TTtengo una hija adolescente que se muere de amor. Naturalmente, se muere en sentido figurado, pero se muere. Y a mí me conmueve cuando la veo morirse así, por las esquinas. Cuando prepara un regalo para su novio porque han cumplido ya diez meses. Cuando llora porque él se ha enfadado por alguna tontería. Cuando sonríe porque la ha llamado por teléfono. Pero, sobre todo, me conmueve cuando utiliza esa palabra de la que, en mi época adolescente, todos huíamos como de la peste: novios.

Cuando yo tenía su edad, no podíamos besarnos en la calle, en algunos pueblos se multaba a los que paseaban cogidos por el hombro, los anticonceptivos estaban prohibidos por ley, y la sola idea de plantearse vivir juntos, sin pasar por la vicaría, era un pecado mortal del que había que confesarse sin remedio. Es más, conozco alguna intrépida pareja que insistió en la aventura de casarse por lo civil , a la que el obispo obligó previamente a apostatar.

Ahora, sin embargo, los jóvenes reciben educación sexual en el colegio, deciden libremente cuándo y con quién empezar a convivir, sin que los padres apenas influyan en su decisión, y a pocos escandalizan si conciben un hijo fuera del matrimonio.

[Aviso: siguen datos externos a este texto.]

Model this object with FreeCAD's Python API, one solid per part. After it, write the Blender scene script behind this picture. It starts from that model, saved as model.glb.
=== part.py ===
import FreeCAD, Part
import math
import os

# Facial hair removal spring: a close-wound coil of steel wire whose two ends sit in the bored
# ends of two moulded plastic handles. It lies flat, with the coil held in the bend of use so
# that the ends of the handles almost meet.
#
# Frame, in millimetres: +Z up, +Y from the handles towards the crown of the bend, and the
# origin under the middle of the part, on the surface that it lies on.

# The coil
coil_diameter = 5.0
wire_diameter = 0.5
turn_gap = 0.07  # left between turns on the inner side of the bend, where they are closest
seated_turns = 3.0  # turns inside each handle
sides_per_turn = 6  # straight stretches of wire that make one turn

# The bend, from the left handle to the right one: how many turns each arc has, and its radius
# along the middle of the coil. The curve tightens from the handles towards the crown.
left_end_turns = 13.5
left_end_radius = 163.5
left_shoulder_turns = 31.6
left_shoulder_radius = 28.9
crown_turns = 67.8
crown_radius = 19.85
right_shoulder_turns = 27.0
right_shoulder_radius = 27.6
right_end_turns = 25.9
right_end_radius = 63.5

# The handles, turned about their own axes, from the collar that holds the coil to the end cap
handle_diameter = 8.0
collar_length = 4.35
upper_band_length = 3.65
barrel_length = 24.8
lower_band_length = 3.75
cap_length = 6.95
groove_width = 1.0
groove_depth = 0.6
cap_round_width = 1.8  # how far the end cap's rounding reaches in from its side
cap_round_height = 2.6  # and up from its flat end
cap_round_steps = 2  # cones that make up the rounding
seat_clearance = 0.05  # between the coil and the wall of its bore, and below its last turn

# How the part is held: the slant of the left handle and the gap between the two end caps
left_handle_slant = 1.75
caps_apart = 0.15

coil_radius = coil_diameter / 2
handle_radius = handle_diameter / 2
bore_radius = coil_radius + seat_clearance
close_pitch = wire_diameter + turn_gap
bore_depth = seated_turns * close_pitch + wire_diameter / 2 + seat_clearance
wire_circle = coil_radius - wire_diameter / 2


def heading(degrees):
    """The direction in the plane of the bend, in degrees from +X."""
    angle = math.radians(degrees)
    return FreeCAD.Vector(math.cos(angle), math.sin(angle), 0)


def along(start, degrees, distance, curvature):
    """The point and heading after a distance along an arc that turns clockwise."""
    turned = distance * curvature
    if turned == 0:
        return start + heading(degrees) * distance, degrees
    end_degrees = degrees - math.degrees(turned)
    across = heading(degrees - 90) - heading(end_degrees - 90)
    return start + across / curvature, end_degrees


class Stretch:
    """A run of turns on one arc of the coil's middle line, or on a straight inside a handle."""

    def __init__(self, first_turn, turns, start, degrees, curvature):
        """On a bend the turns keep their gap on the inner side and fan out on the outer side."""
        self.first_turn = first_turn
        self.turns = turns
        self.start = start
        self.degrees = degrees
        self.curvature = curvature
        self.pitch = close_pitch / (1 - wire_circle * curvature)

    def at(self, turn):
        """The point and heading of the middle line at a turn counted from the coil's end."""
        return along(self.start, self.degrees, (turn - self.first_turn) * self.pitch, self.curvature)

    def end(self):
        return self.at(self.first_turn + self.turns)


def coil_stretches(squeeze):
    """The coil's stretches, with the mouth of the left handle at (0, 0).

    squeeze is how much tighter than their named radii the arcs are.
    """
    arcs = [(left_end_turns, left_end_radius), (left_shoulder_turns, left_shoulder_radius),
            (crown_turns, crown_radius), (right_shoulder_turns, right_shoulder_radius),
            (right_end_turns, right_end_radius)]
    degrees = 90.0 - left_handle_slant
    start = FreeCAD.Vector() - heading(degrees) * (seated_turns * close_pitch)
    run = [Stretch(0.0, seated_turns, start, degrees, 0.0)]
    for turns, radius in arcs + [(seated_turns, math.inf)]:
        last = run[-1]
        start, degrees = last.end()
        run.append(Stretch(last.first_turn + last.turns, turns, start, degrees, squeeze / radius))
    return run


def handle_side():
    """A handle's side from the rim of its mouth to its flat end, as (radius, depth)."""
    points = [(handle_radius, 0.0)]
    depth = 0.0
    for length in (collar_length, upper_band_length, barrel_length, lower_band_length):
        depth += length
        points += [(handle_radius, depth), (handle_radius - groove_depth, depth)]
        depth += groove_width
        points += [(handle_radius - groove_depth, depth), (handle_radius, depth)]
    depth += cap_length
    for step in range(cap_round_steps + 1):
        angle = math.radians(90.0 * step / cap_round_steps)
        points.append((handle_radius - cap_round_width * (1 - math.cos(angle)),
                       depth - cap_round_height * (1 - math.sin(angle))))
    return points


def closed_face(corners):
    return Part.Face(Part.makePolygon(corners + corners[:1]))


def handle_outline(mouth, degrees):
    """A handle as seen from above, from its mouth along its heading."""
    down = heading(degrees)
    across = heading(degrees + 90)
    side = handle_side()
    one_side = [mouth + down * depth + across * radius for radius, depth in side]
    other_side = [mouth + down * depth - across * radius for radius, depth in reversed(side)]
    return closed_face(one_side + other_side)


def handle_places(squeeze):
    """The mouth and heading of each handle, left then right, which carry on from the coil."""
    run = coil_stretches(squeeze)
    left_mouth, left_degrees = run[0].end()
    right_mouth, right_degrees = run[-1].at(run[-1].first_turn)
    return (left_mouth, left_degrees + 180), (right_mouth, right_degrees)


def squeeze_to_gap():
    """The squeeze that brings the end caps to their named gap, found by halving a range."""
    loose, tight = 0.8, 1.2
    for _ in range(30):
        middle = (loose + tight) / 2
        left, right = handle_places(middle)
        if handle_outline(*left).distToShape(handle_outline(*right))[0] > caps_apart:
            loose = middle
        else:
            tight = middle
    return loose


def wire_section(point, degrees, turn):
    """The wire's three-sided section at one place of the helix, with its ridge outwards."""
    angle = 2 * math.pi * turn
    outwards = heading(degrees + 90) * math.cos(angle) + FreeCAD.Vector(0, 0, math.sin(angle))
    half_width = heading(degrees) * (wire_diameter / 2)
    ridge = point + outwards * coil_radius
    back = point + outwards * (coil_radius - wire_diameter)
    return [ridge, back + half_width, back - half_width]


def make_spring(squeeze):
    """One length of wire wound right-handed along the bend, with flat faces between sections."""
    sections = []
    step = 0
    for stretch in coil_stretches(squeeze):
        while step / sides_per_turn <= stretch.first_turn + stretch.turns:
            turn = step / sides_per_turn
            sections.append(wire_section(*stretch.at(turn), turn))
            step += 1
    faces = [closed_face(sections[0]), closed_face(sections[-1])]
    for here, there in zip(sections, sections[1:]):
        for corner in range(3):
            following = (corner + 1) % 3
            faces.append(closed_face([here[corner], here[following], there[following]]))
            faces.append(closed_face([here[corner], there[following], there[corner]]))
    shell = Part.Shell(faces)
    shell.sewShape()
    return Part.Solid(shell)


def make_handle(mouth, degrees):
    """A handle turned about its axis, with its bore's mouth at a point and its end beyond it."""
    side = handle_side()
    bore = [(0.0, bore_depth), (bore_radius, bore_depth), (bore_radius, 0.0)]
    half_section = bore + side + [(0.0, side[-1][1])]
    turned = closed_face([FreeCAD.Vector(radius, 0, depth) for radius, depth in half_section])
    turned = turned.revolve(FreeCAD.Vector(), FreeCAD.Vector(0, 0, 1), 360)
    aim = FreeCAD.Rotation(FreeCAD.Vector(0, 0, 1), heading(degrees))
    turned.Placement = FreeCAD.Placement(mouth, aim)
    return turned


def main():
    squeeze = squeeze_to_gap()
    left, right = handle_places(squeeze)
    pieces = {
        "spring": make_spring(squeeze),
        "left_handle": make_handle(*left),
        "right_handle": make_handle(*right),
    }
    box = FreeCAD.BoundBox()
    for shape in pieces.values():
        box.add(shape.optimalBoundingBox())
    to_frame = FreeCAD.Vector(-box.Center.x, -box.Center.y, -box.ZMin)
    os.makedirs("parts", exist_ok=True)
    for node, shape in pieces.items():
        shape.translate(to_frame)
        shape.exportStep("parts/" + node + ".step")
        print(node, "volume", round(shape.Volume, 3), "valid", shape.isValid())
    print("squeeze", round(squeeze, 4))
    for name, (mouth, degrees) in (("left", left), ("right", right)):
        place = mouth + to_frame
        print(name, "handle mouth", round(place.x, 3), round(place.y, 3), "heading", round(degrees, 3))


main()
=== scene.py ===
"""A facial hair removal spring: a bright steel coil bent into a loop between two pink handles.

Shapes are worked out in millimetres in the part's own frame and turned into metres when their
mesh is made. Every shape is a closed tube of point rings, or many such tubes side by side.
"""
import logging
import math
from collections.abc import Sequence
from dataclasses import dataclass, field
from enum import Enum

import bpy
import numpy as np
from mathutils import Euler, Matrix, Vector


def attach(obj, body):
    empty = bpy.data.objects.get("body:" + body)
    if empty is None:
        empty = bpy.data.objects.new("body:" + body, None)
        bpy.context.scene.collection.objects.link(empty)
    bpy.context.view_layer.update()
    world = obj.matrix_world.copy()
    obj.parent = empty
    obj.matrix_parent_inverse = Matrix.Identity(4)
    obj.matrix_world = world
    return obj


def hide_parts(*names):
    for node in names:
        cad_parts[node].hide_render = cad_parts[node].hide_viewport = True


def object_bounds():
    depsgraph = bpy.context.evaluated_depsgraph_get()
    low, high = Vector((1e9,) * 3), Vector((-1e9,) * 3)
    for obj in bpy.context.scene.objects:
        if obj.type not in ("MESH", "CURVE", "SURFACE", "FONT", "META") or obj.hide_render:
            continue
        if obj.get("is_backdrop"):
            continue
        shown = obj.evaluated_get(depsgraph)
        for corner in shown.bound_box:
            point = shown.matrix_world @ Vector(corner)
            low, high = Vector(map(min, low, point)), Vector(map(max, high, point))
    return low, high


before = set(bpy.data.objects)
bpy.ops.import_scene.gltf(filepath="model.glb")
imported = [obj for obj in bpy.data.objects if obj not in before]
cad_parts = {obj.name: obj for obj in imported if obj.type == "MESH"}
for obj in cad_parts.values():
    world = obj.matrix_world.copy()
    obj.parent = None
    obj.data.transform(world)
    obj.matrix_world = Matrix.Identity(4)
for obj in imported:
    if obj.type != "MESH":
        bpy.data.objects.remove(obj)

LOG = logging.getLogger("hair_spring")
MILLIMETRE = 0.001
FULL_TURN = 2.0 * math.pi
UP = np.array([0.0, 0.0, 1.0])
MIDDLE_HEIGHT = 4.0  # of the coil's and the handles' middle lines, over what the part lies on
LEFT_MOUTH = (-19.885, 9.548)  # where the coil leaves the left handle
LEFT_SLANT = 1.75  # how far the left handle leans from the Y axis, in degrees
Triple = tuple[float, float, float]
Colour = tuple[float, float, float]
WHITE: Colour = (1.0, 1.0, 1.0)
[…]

Pero lo más curioso de todo es que a nadie se le exige ya la apostasía para contraer matrimonio civil. Incluso, algunos obispos se resisten a reconocer el derecho de cualquier ciudadano a decidir si pertenecen o no a sus filas. Y lo ponen tan difícil, que hay quien ha debido acudir a la Agencia de Protección de Datos para darse de baja en sus registros. ¡Lo que hemos cambiado!